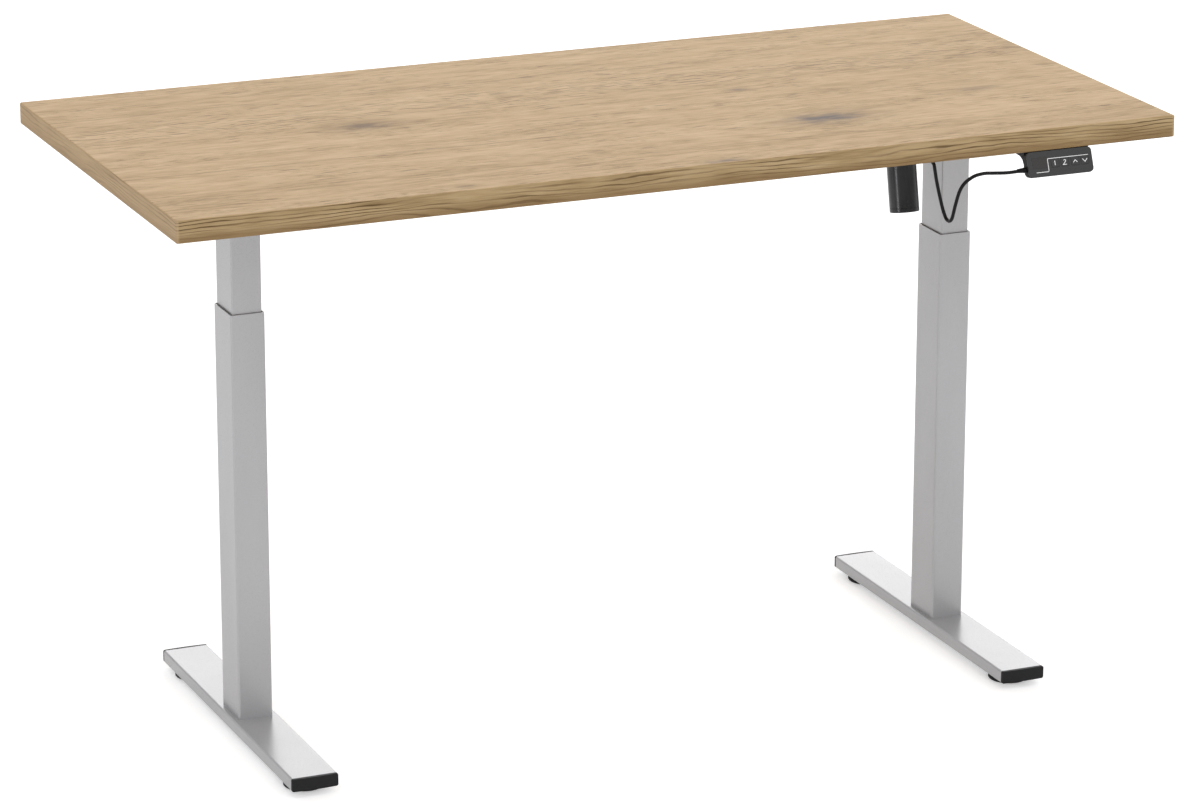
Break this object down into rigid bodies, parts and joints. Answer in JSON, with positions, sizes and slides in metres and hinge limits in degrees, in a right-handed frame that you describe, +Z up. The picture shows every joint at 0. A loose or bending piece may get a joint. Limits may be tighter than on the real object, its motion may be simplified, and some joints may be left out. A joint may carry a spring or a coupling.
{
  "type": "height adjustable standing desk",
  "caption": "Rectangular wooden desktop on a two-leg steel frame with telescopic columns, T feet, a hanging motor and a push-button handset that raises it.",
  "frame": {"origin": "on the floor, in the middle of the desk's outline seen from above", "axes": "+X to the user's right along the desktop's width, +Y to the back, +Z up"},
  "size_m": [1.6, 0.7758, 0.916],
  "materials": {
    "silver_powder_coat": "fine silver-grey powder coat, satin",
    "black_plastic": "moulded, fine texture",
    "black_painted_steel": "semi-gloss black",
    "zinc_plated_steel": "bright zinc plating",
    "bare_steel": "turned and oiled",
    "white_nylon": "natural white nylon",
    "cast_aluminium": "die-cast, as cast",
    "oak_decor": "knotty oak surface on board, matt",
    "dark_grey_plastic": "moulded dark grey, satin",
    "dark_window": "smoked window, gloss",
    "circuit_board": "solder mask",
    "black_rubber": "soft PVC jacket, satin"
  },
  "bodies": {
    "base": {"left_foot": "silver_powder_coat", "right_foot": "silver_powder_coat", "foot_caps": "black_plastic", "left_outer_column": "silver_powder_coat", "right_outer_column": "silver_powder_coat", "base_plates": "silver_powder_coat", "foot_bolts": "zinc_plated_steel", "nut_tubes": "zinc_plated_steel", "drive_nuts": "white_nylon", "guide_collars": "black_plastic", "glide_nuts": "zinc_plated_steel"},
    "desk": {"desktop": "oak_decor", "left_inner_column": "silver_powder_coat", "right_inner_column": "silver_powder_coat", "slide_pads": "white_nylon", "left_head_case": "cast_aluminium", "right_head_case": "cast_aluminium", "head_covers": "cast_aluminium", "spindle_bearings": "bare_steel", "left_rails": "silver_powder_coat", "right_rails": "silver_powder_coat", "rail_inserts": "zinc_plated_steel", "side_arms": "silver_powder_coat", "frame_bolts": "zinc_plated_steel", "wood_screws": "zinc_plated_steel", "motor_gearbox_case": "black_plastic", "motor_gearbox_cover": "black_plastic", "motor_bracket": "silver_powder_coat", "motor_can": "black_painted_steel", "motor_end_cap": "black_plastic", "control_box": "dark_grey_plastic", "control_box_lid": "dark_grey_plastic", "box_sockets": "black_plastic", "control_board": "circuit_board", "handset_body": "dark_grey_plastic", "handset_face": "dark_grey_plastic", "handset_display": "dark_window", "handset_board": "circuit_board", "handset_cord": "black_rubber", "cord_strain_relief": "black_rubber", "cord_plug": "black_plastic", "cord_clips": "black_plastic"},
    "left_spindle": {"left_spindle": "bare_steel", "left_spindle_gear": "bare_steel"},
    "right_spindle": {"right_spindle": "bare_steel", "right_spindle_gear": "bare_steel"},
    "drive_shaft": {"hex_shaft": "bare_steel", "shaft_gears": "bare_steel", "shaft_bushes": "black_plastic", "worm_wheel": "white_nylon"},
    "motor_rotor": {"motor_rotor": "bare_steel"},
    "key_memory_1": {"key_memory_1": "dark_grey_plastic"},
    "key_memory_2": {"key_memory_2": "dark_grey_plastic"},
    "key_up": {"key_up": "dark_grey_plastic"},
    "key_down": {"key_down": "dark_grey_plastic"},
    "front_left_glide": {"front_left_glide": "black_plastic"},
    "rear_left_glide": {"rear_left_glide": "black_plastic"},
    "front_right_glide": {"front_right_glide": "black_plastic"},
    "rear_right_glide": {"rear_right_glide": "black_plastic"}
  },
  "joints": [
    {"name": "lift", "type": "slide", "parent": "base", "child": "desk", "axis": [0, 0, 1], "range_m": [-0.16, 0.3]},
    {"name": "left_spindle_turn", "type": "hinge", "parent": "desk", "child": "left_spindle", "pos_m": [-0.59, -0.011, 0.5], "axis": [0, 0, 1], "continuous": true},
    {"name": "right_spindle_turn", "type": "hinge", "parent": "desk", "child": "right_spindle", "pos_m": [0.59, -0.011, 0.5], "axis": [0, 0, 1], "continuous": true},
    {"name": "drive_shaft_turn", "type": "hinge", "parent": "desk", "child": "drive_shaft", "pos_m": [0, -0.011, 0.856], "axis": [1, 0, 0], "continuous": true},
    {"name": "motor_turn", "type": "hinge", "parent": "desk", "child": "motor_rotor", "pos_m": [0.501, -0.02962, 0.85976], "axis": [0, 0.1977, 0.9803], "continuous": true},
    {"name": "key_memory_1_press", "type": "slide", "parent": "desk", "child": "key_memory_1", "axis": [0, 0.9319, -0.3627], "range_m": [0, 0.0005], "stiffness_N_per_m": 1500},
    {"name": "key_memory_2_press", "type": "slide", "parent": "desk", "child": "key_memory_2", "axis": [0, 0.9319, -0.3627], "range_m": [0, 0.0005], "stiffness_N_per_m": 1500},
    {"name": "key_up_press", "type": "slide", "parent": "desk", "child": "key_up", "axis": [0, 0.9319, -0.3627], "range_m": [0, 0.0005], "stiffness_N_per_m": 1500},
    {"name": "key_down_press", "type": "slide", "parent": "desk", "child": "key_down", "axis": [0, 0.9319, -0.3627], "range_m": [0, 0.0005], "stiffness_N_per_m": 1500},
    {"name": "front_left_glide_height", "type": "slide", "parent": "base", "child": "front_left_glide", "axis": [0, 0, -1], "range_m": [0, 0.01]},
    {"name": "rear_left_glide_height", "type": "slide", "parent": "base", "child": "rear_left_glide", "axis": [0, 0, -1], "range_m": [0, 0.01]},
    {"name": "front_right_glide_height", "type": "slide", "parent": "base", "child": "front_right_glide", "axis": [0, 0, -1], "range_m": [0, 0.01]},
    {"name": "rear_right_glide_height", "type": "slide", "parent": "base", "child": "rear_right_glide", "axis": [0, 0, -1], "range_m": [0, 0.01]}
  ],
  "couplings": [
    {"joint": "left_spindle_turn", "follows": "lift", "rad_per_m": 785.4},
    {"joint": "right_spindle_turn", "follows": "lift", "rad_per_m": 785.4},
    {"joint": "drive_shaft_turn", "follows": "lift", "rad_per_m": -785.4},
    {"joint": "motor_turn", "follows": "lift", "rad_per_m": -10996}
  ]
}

• _Exercise aim_
Return each line of the data exactly as written above.

• _Finished task_
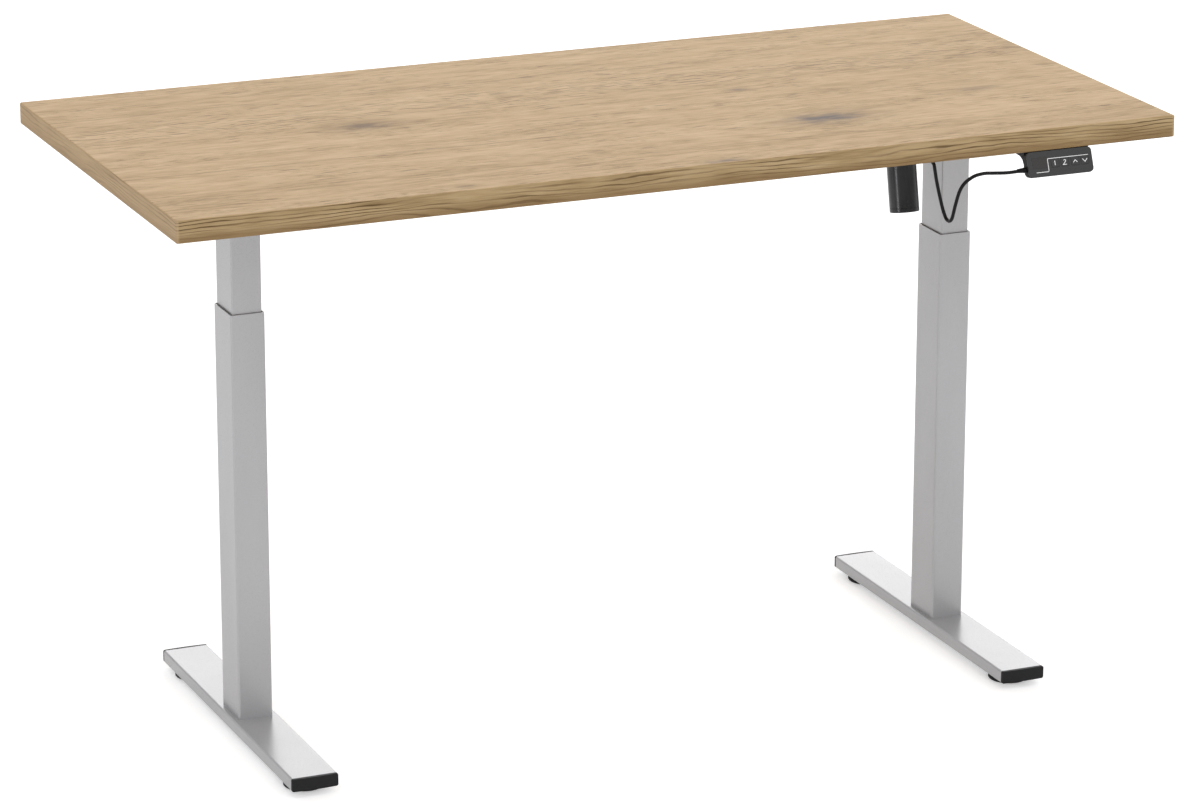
Break this object down into rigid bodies, parts and joints. Answer in JSON, with positions, sizes and slides in metres and hinge limits in degrees, in a right-handed frame that you describe, +Z up. The picture shows every joint at 0. A loose or bending piece may get a joint. Limits may be tighter than on the real object, its motion may be simplified, and some joints may be left out. A joint may carry a spring or a coupling.
{
  "type": "height adjustable standing desk",
  "caption": "Rectangular wooden desktop on a two-leg steel frame with telescopic columns, T feet, a hanging motor and a push-button handset that raises it.",
  "frame": {"origin": "on the floor, in the middle of the desk's outline seen from above", "axes": "+X to the user's right along the desktop's width, +Y to the back, +Z up"},
  "size_m": [1.6, 0.7758, 0.916],
  "materials": {
    "silver_powder_coat": "fine silver-grey powder coat, satin",
    "black_plastic": "moulded, fine texture",
    "black_painted_steel": "semi-gloss black",
    "zinc_plated_steel": "bright zinc plating",
    "bare_steel": "turned and oiled",
    "white_nylon": "natural white nylon",
    "cast_aluminium": "die-cast, as cast",
    "oak_decor": "knotty oak surface on board, matt",
    "dark_grey_plastic": "moulded dark grey, satin",
    "dark_window": "smoked window, gloss",
    "circuit_board": "solder mask",
    "black_rubber": "soft PVC jacket, satin"
  },
  "bodies": {
    "base": {"left_foot": "silver_powder_coat", "right_foot": "silver_powder_coat", "foot_caps": "black_plastic", "left_outer_column": "silver_powder_coat", "right_outer_column": "silver_powder_coat", "base_plates": "silver_powder_coat", "foot_bolts": "zinc_plated_steel", "nut_tubes": "zinc_plated_steel", "drive_nuts": "white_nylon", "guide_collars": "black_plastic", "glide_nuts": "zinc_plated_steel"},
    "desk": {"desktop": "oak_decor", "left_inner_column": "silver_powder_coat", "right_inner_column": "silver_powder_coat", "slide_pads": "white_nylon", "left_head_case": "cast_aluminium", "right_head_case": "cast_aluminium", "head_covers": "cast_aluminium", "spindle_bearings": "bare_steel", "left_rails": "silver_powder_coat", "right_rails": "silver_powder_coat", "rail_inserts": "zinc_plated_steel", "side_arms": "silver_powder_coat", "frame_bolts": "zinc_plated_steel", "wood_screws": "zinc_plated_steel", "motor_gearbox_case": "black_plastic", "motor_gearbox_cover": "black_plastic", "motor_bracket": "silver_powder_coat", "motor_can": "black_painted_steel", "motor_end_cap": "black_plastic", "control_box": "dark_grey_plastic", "control_box_lid": "dark_grey_plastic", "box_sockets": "black_plastic", "control_board": "circuit_board", "handset_body": "dark_grey_plastic", "handset_face": "dark_grey_plastic", "handset_display": "dark_window", "handset_board": "circuit_board", "handset_cord": "black_rubber", "cord_strain_relief": "black_rubber", "cord_plug": "black_plastic", "cord_clips": "black_plastic"},
    "left_spindle": {"left_spindle": "bare_steel", "left_spindle_gear": "bare_steel"},
    "right_spindle": {"right_spindle": "bare_steel", "right_spindle_gear": "bare_steel"},
    "drive_shaft": {"hex_shaft": "bare_steel", "shaft_gears": "bare_steel", "shaft_bushes": "black_plastic", "worm_wheel": "white_nylon"},
    "motor_rotor": {"motor_rotor": "bare_steel"},
    "key_memory_1": {"key_memory_1": "dark_grey_plastic"},
    "key_memory_2": {"key_memory_2": "dark_grey_plastic"},
    "key_up": {"key_up": "dark_grey_plastic"},
    "key_down": {"key_down": "dark_grey_plastic"},
    "front_left_glide": {"front_left_glide": "black_plastic"},
    "rear_left_glide": {"rear_left_glide": "black_plastic"},
    "front_right_glide": {"front_right_glide": "black_plastic"},
    "rear_right_glide": {"rear_right_glide": "black_plastic"}
  },
  "joints": [
    {"name": "lift", "type": "slide", "parent": "base", "child": "desk", "axis": [0, 0, 1], "range_m": [-0.16, 0.3]},
    {"name": "left_spindle_turn", "type": "hinge", "parent": "desk", "child": "left_spindle", "pos_m": [-0.59, -0.011, 0.5], "axis": [0, 0, 1], "continuous": true},
    {"name": "right_spindle_turn", "type": "hinge", "parent": "desk", "child": "right_spindle", "pos_m": [0.59, -0.011, 0.5], "axis": [0, 0, 1], "continuous": true},
    {"name": "drive_shaft_turn", "type": "hinge", "parent": "desk", "child": "drive_shaft", "pos_m": [0, -0.011, 0.856], "axis": [1, 0, 0], "continuous": true},
    {"name": "motor_turn", "type": "hinge", "parent": "desk", "child": "motor_rotor", "pos_m": [0.501, -0.02962, 0.85976], "axis": [0, 0.1977, 0.9803], "continuous": true},
    {"name": "key_memory_1_press", "type": "slide", "parent": "desk", "child": "key_memory_1", "axis": [0, 0.9319, -0.3627], "range_m": [0, 0.0005], "stiffness_N_per_m": 1500},
    {"name": "key_memory_2_press", "type": "slide", "parent": "desk", "child": "key_memory_2", "axis": [0, 0.9319, -0.3627], "range_m": [0, 0.0005], "stiffness_N_per_m": 1500},
    {"name": "key_up_press", "type": "slide", "parent": "desk", "child": "key_up", "axis": [0, 0.9319, -0.3627], "range_m": [0, 0.0005], "stiffness_N_per_m": 1500},
    {"name": "key_down_press", "type": "slide", "parent": "desk", "child": "key_down", "axis": [0, 0.9319, -0.3627], "range_m": [0, 0.0005], "stiffness_N_per_m": 1500},
    {"name": "front_left_glide_height", "type": "slide", "parent": "base", "child": "front_left_glide", "axis": [0, 0, -1], "range_m": [0, 0.01]},
    {"name": "rear_left_glide_height", "type": "slide", "parent": "base", "child": "rear_left_glide", "axis": [0, 0, -1], "range_m": [0, 0.01]},
    {"name": "front_right_glide_height", "type": "slide", "parent": "base", "child": "front_right_glide", "axis": [0, 0, -1], "range_m": [0, 0.01]},
    {"name": "rear_right_glide_height", "type": "slide", "parent": "base", "child": "rear_right_glide", "axis": [0, 0, -1], "range_m": [0, 0.01]}
  ],
  "couplings": [
    {"joint": "left_spindle_turn", "follows": "lift", "rad_per_m": 785.4},
    {"joint": "right_spindle_turn", "follows": "lift", "rad_per_m": 785.4},
    {"joint": "drive_shaft_turn", "follows": "lift", "rad_per_m": -785.4},
    {"joint": "motor_turn", "follows": "lift", "rad_per_m": -10996}
  ]
}